Visual Bombardment: Considering the third guiding principle of Kirk, “Creating accessibility through intuitive design”, using too many colors in the above plot is not creating effective human visual communication. Grouping countries data on the basis of continent seems to make the visualisation more complex and not easy to understand. There is lack of information due to the visual bombardment of the big data that is used to plot the graph. There are far too many countries and it is inappropriate to display all the countries by over-plotting the bubbles.
Reference
The following code was used to fix the issues identified in the original.
library(dplyr)
library(matlib)
library(ggplot2)
library(tidyverse)
#Reading data from csv file
data = read.csv('learning-outcomes-vs-gdp-per-capita.csv')
data1 = filter(data, Year==2015) #Filtering data for the year 2015
data1 = subset(data1, select = -c(6,7)) #removing unwanted columns
#Renaming the columns 1,4 and 5
names(data1)[1] <- "Country"
names(data1)[4] <- "Avg_learning_outcome"
names(data1)[5] <- "GDP"
#View(data1)
#filtering top 10 countries on the basis of GDP
top_10 <- top_n(data1, 10, GDP)
top_10
## Country Code Year Avg_learning_outcome GDP Continent
## 1 Ireland IRL 2015 535.42 54278 Europe
## 2 Kuwait KWT 2015 372.30 71354 Asia
## 3 Luxembourg LUX 2015 508.88 55972 Europe
## 4 Norway NOR 2015 530.48 82713 Europe
## 5 Qatar QAT 2015 438.90 156029 Asia
## 6 Saudi Arabia SAU 2015 375.60 51681 Asia
## 7 Singapore SGP 2015 619.17 65660 Asia
## 8 Switzerland CHE 2015 543.83 59307 Europe
## 9 United Arab Emirates ARE 2015 460.49 74746 Asia
## 10 United States USA 2015 529.09 52591 North America
#Top 10 GDP countries
plot1 <- ggplot(top_10, aes(x=Country, y=GDP)) + geom_bar(stat = "identity", color = '#1A237E', fill = "#0277BD") + geom_text(aes(label = `GDP`), vjust = -0.2, size = 3.0) + labs( title="GDP of Top 10 Countries in Year 2015", x="Countries", y="Gross Domestic Product (GDP)") + theme_bw() + theme(plot.title = element_text(hjust = 0.5, face="bold"), axis.text.x = element_text(angle=45, hjust=1, size = 11), axis.text.y = element_text(size = 12), axis.title = element_text(face = "bold"))

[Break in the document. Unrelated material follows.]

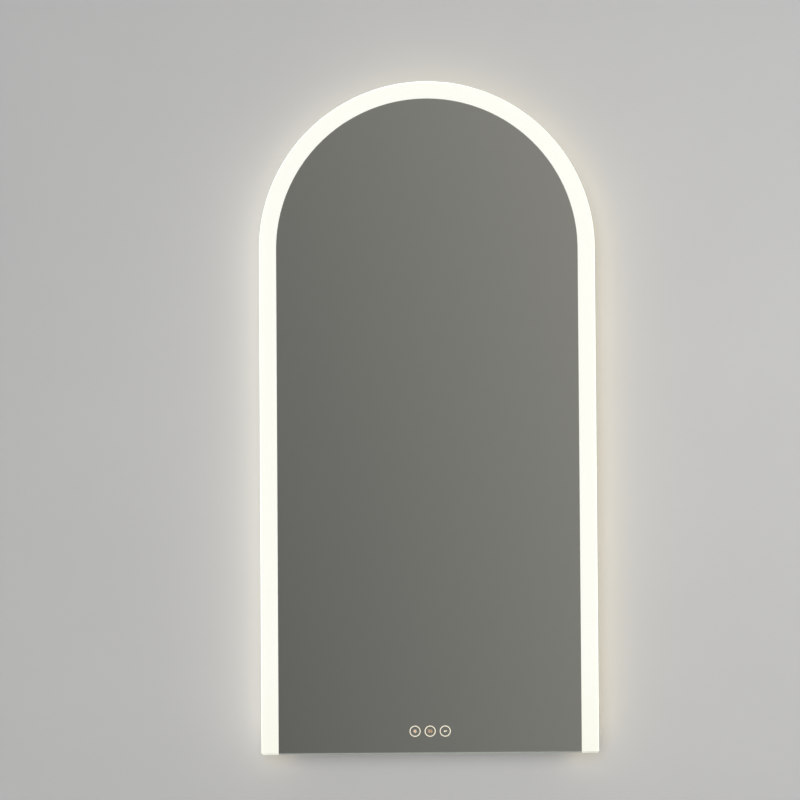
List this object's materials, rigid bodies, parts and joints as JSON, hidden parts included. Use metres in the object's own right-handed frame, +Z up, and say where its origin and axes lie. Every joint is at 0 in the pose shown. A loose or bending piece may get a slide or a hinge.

#Learning outcome of top 10 GDP countries
plot2 <- ggplot(top_10, aes(x=Country, y=Avg_learning_outcome)) + geom_bar(stat = "identity", color = '#1A237E', fill = "#0277BD") + geom_text(aes(label = `Avg_learning_outcome`), vjust = -0.2, size = 3.0) + labs( title="Learning Outcome of Top 10 GDP Countries in Year 2015", x="Countries", y="Average Learning Outcome")+ theme_bw() + theme(plot.title = element_text(hjust = 0.5, face="bold"), axis.text.x = element_text(angle=45, hjust=1, size = 11), axis.text.y = element_text(size = 12), axis.title = element_text(face = "bold"))
Data Reference
The graphs given below resolve all the issues that were states in the original plot. The top 10 countries are selected and a bar plot for their GDP is plotted. To easily understand the average learning outcome of these countries with highest GDP, another bar graph was plotted. Also considering the color-blindness in people, one color was chosen, the proportion of learning outcome can be observed without any eye-straining.